The next morning while I was in the shower, Mom knocked on the bathroom door and said, “Our cab is here.” I thought, “Wow! It’s too early for them to be here.”


A minute later, I realized I’d forgotten to cancel my first ride! I was glad I was in the shower, because I felt as though I had egg on my face. Although the day started out a bit bumpy, when we got home that day we had a good laugh over it!


Last year when she visited, we had another successful adventure. One morning, as we ate breakfast, I remembered how she used to enjoy driving her car to one of her favorite stores called The Rack. Although it’s relatively close to my apartment it is just beyond walking distance. As I ate, I wondered how we could get over there. I had an idea, but I thought she’d never go for it. A few minutes later, I told her, said, “You know, I have two scooters. If you really want to go to The Rack we can take them.” To my amazement she said, “Okay!”


Getting around town without a car is tricky but I’m glad it doesn’t stop me. I just wonder what adventure we’ll go on next week when she’s here!

Moving Forward

It seems like only yesterday that I celebrated my 60th birthday.  But the other day I turned another year older.  Birthdays, like New Year’s Eve, can be a time for making new resolutions or dreaming about what will happen in the future.  Unfortunately, without a plan to accomplish my dreams, they have become casualties of my busy life. 

Looking back over the past years, I sometimes have wrestled with a nagging feeling that I haven’t accomplished much.  Rather than momentarily scaling back on my activities, I have decided to start filtering my activities through the lens of my overall goals.  Staying busy out of fear of failure is like being on a treadmill, it’s easy to look busy but you don’t get anywhere.  Fear and guilt of any kind, are like loops of a shag rug.  If you don’t have boundaries around your life or schedule, it’s like getting your toe caught in a loose loop of a shag rug.  You might eventually fall flat on your face, because you suddenly realize you’re not going anywhere. 

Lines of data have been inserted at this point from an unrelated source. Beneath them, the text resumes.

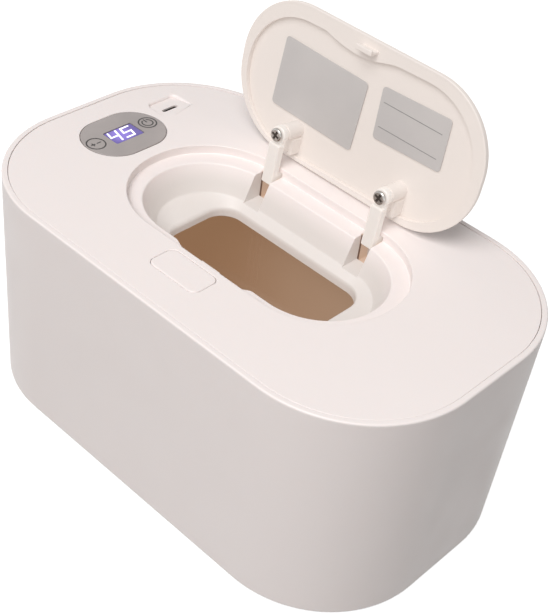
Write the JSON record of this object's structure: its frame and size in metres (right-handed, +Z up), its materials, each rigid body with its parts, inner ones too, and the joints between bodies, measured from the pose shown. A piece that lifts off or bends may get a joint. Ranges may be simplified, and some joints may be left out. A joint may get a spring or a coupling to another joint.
{
  "type": "baby wipe warmer",
  "caption": "Rounded electric box that warms baby wipes, with a lift-off top cover, sprung flip lid over a dispensing opening, push latch, touch panel and display.",
  "frame": {"origin": "on the table, under the middle of the housing", "axes": "+X along the housing's length, away from the control panel; +Y towards the lid's hinge at the back; +Z up"},
  "size_m": [0.21, 0.1272, 0.1595],
  "materials": {
    "shell_plastic": "satin warm white",
    "tank_plastic": "satin",
    "foam": "expanded foam",
    "black_rubber": "matt",
    "silicone": "matt",
    "panel_grey": "smooth",
    "display_black": "matt",
    "display_violet": "lit",
    "board_green": "solder mask",
    "steel": "plated",
    "chrome": "bright",
    "aluminium": "rolled",
    "heater_amber": "film",
    "milky_nylon": "satin",
    "label_silver": "satin foil",
    "wire_red": "smooth",
    "wire_black": "smooth",
    "sensor_epoxy": "matt"
  },
  "bodies": {
    "housing": {"outer_housing": "shell_plastic", "inner_tank": "tank_plastic", "insulation_sleeve": "foam", "base_plate": "shell_plastic", "rubber_foot_1": "black_rubber", "rubber_foot_2": "black_rubber", "rubber_foot_3": "black_rubber", "rubber_foot_4": "black_rubber", "base_screw_1": "steel", "base_screw_2": "steel", "base_screw_3": "steel", "base_screw_4": "steel"},
    "cover": {"top_cover": "shell_plastic", "cover_seal": "silicone", "under_cover": "shell_plastic", "heat_spreader": "aluminium", "heater_film": "heater_amber", "under_cover_screw_1": "steel", "under_cover_screw_2": "steel", "under_cover_screw_3": "steel", "under_cover_screw_4": "steel", "control_panel": "panel_grey", "display_module": "display_black", "display_window": "display_violet", "control_board": "board_green", "power_inlet": "steel", "board_screw_1": "steel", "board_screw_2": "steel", "touch_contact_left": "steel", "touch_contact_right": "steel", "heater_lead_red": "wire_red", "heater_lead_black": "wire_black", "temperature_sensor": "sensor_epoxy", "thermal_fuse": "steel", "hinge_pin_left": "steel", "hinge_pin_right": "steel", "torsion_spring_left": "steel", "torsion_spring_right": "steel", "latch_guide": "milky_nylon", "guide_screw_left": "steel", "guide_screw_right": "steel", "latch_spring": "steel", "button_spring_left": "steel", "button_spring_right": "steel"},
    "lid": {"lid_shell": "shell_plastic", "lid_inner_frame": "shell_plastic", "label_plate_left": "label_silver", "label_plate_right": "label_silver", "hinge_arm_left": "milky_nylon", "hinge_arm_right": "milky_nylon", "arm_screw_left": "chrome", "arm_screw_right": "chrome"},
    "button": {"release_button": "shell_plastic"},
    "latch": {"latch_slider": "milky_nylon"}
  },
  "joints": [
    {"name": "cover_lift", "type": "slide", "parent": "housing", "child": "cover", "axis": [0, 0, 1], "range_m": [0, 0.06]},
    {"name": "lid_hinge", "type": "hinge", "parent": "cover", "child": "lid", "pos_m": [0, 0.0369, 0.0922], "axis": [1, 0, 0], "range_deg": [0, 96.5], "stiffness_Nm_per_rad": 0.02, "springref_deg": -28.65},
    {"name": "button_press", "type": "slide", "parent": "cover", "child": "button", "axis": [0, 0, -1], "range_m": [0, 0.002], "stiffness_N_per_m": 800, "springref_m": -0.0006, "deforming": ["button_spring_left", "button_spring_right"]},
    {"name": "latch_slide", "type": "slide", "parent": "cover", "child": "latch", "axis": [0, -1, 0], "range_m": [0, 0.002], "stiffness_N_per_m": 200, "springref_m": -0.001, "deforming": ["latch_spring"]}
  ],
  "couplings": [
    {"joint": "latch_slide", "follows": "button_press", "ratio": 1}
  ]
}
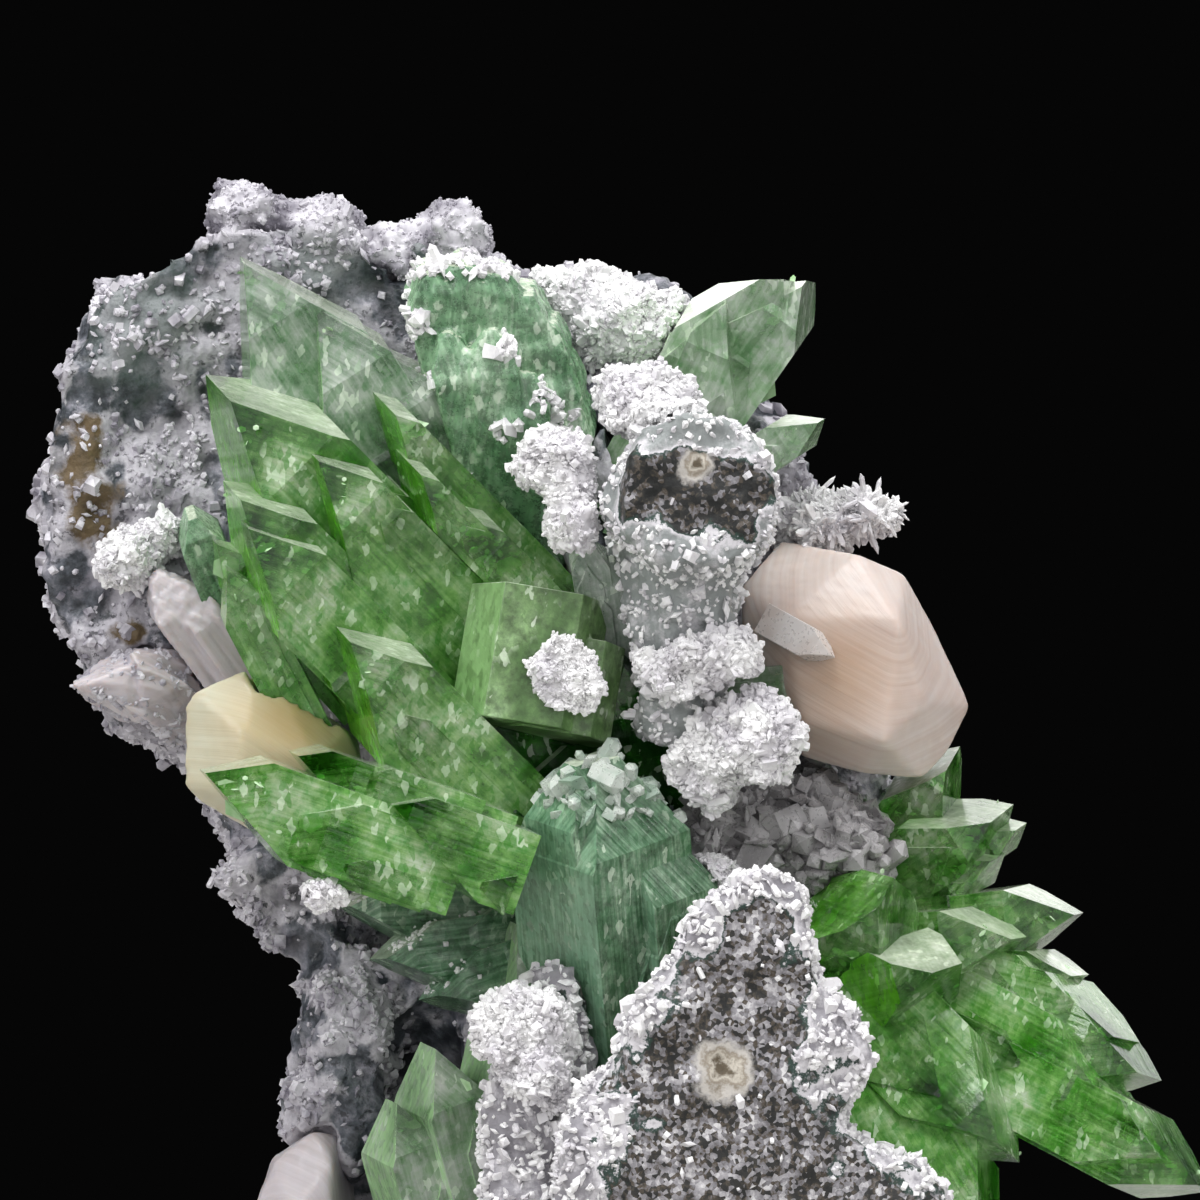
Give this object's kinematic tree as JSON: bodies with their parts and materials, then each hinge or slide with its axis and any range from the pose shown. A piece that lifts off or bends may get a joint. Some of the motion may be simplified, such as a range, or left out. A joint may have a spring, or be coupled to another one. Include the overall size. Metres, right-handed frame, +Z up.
{
  "type": "apophyllite crystal cluster",
  "caption": "Cabinet mineral specimen: sprays of green apophyllite crystals with cream stilbite and white druse on a rough basalt rock with a flat cut base.",
  "frame": {"origin": "middle of the flat cut that the rock rests on", "axes": "+Z up, +Y away from the viewer of the picture, +X to that viewer's right"},
  "size_m": [0.1175, 0.0714, 0.1191],
  "materials": {
    "apophyllite_green": "glassy green crystal, see-through, with veils inside",
    "apophyllite_frosted": "frosted pale green crystal",
    "apophyllite_teal": "dull teal crystal with fine lengthwise lines",
    "stilbite_cream": "pearly cream to peach, striated",
    "clear_crystal": "clear pale crystal",
    "chalcedony_grey": "grey sugary chalcedony and quartz with dark cores",
    "druse_white": "white druse of fine crystals",
    "basalt": "rough dark basalt under a grey druzy coat"
  },
  "bodies": {
    "root": {"apophyllite_left_fan": "apophyllite_green", "apophyllite_upper_left": "apophyllite_green", "apophyllite_front_left": "apophyllite_green", "apophyllite_centre": "apophyllite_green", "apophyllite_centre_chip": "apophyllite_green", "apophyllite_small_clear": "apophyllite_green", "apophyllite_upper_right": "apophyllite_green", "apophyllite_upper_right_small": "apophyllite_green", "apophyllite_right_spray_top": "apophyllite_green", "apophyllite_right_spray_middle": "apophyllite_green", "apophyllite_right_spray_low": "apophyllite_green", "apophyllite_right_spray_front": "apophyllite_green", "apophyllite_lower_left": "apophyllite_green", "apophyllite_block": "apophyllite_frosted", "apophyllite_frosted_dome": "apophyllite_frosted", "apophyllite_dull_crystal": "apophyllite_frosted", "apophyllite_teal_blade": "apophyllite_teal", "apophyllite_dark_spray": "apophyllite_teal", "stilbite_right": "stilbite_cream", "stilbite_left": "stilbite_cream", "stilbite_pale_column": "stilbite_cream", "stilbite_grey_point": "stilbite_cream", "stilbite_low_left": "stilbite_cream", "clear_crystal_on_stilbite": "clear_crystal", "chalcedony_centre_stalactite": "chalcedony_grey", "chalcedony_front_pillar": "chalcedony_grey", "chalcedony_druzy_column": "chalcedony_grey", "quartz_grey": "chalcedony_grey", "druse_crest": "druse_white", "druse_crest_knob": "druse_white", "druse_upper_right": "druse_white", "druse_stalactite_cap": "druse_white", "druse_stalactite_side": "druse_white", "druse_centre_high": "druse_white", "druse_centre_low": "druse_white", "druse_right": "druse_white", "druse_left": "druse_white", "druse_front_tuft": "druse_white", "druse_on_block": "druse_white", "druse_column_top": "druse_white", "druse_ledge": "druse_white", "basalt_rock": "basalt"}
  },
  "joints": []
}
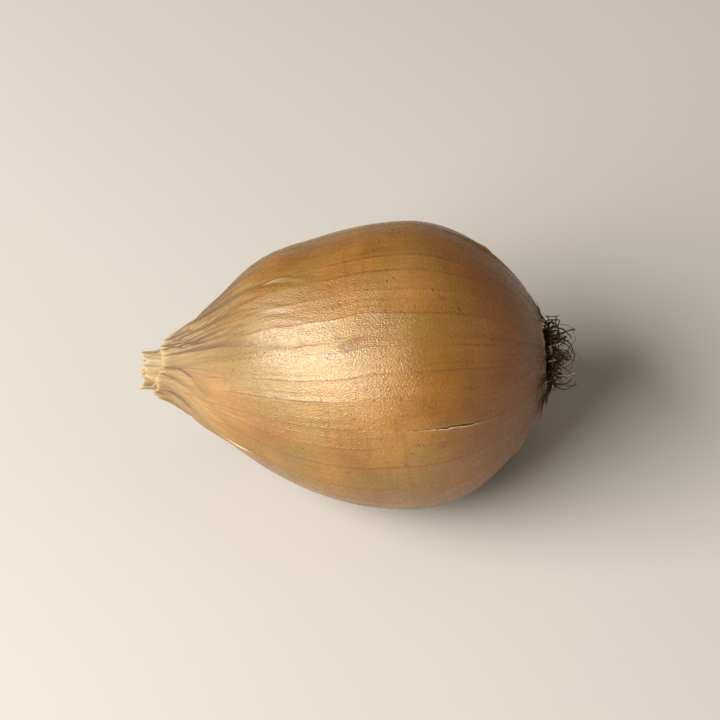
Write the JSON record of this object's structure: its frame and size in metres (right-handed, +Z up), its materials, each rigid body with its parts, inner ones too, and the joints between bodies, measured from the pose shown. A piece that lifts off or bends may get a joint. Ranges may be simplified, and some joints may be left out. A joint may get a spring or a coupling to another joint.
{
  "type": "onion",
  "caption": "Whole yellow storage onion lying on its side: papery tan bulb drawn out into a dry neck, with a tuft of dried roots on its basal plate.",
  "frame": {"origin": "centre of the small flat spot that the onion rests on", "axes": "+Z up, +X from the neck towards the roots, along the length of the onion; the neck points to -X and hangs slightly below level"},
  "size_m": [0.1005, 0.0645, 0.0627],
  "materials": {
    "papery_skin": "satin golden-tan dry onion skin with fine lengthwise veins, small dark flecks and an olive-grey tinge at the shoulders",
    "dried_root": "matt grey-brown dried roots with traces of soil"
  },
  "bodies": {
    "root": {"bulb": "papery_skin", "root_tuft": "dried_root"}
  },
  "joints": []
}
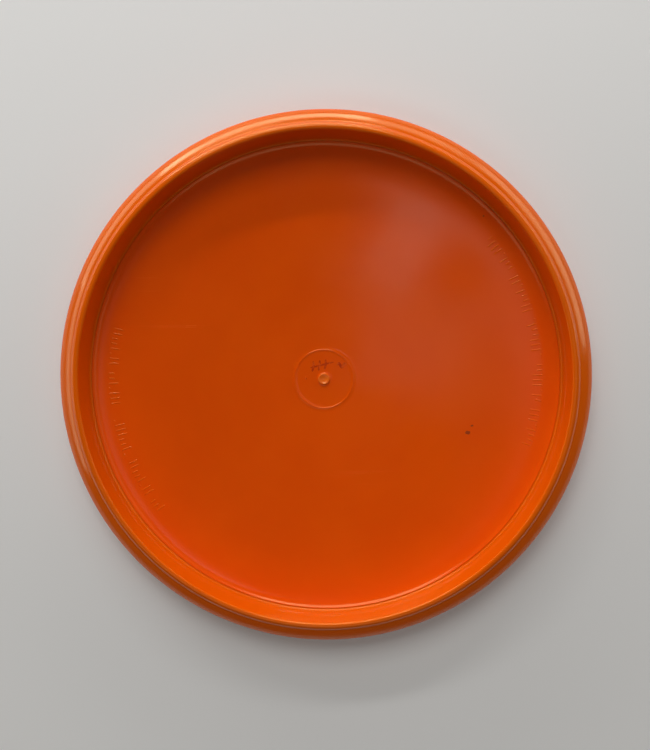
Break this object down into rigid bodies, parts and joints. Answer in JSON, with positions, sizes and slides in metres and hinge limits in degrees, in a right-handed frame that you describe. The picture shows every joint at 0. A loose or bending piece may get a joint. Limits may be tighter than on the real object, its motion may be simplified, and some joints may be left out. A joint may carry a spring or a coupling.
{
  "type": "flying disc",
  "caption": "Round throwing disc with a thin domed flight plate and a heavy hollow rim, open underneath, with a beaded lip.",
  "frame": {"origin": "middle of the flat land on the outer face of the flight plate, which the disc lies on with its underside up", "axes": "+Z along the disc's axis of turning, out of the open underside towards the lip; +X and +Y lie in the disc's plane"},
  "size_m": [0.212, 0.212, 0.0195],
  "materials": {
    "plate_plastic": "satin",
    "rim_plastic": "gloss"
  },
  "bodies": {
    "root": {"flight_plate": "plate_plastic", "rim": "rim_plastic"}
  },
  "joints": []
}
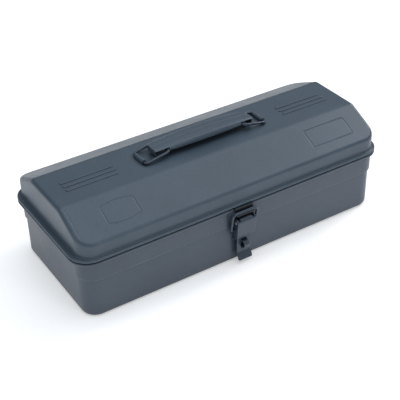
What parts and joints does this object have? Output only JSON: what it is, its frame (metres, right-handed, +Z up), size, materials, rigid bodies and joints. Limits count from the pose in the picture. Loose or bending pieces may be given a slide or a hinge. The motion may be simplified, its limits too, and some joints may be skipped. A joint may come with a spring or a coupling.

My fear of failing to live up to my expectations has kept me from moving forward in the rhythm God desires me to move in.  When I’ve surrendered my desire to move quickly or accomplish things; as he shows me how to breakdown the tasks into steps I can handle, it’s as if He takes scissors to the cycle of nonproductive busyness.  For example, every day activities seem to have whittled away a big chunk of each day.  Instead of getting frustrated and stuck in self pity, I’ve learned to be grateful that I can do it on my own.  I’ve also learned that I can use some of that “wasted time” to grow myself by listening to teachings or audio books.  When I’m willing to let Him lead me on small step at a time, I get more done and have a lot more fun.   

            What have been some reasons you’ve gotten distracted from the path God has called you too?  Please feel free to share what has helped you to refocus.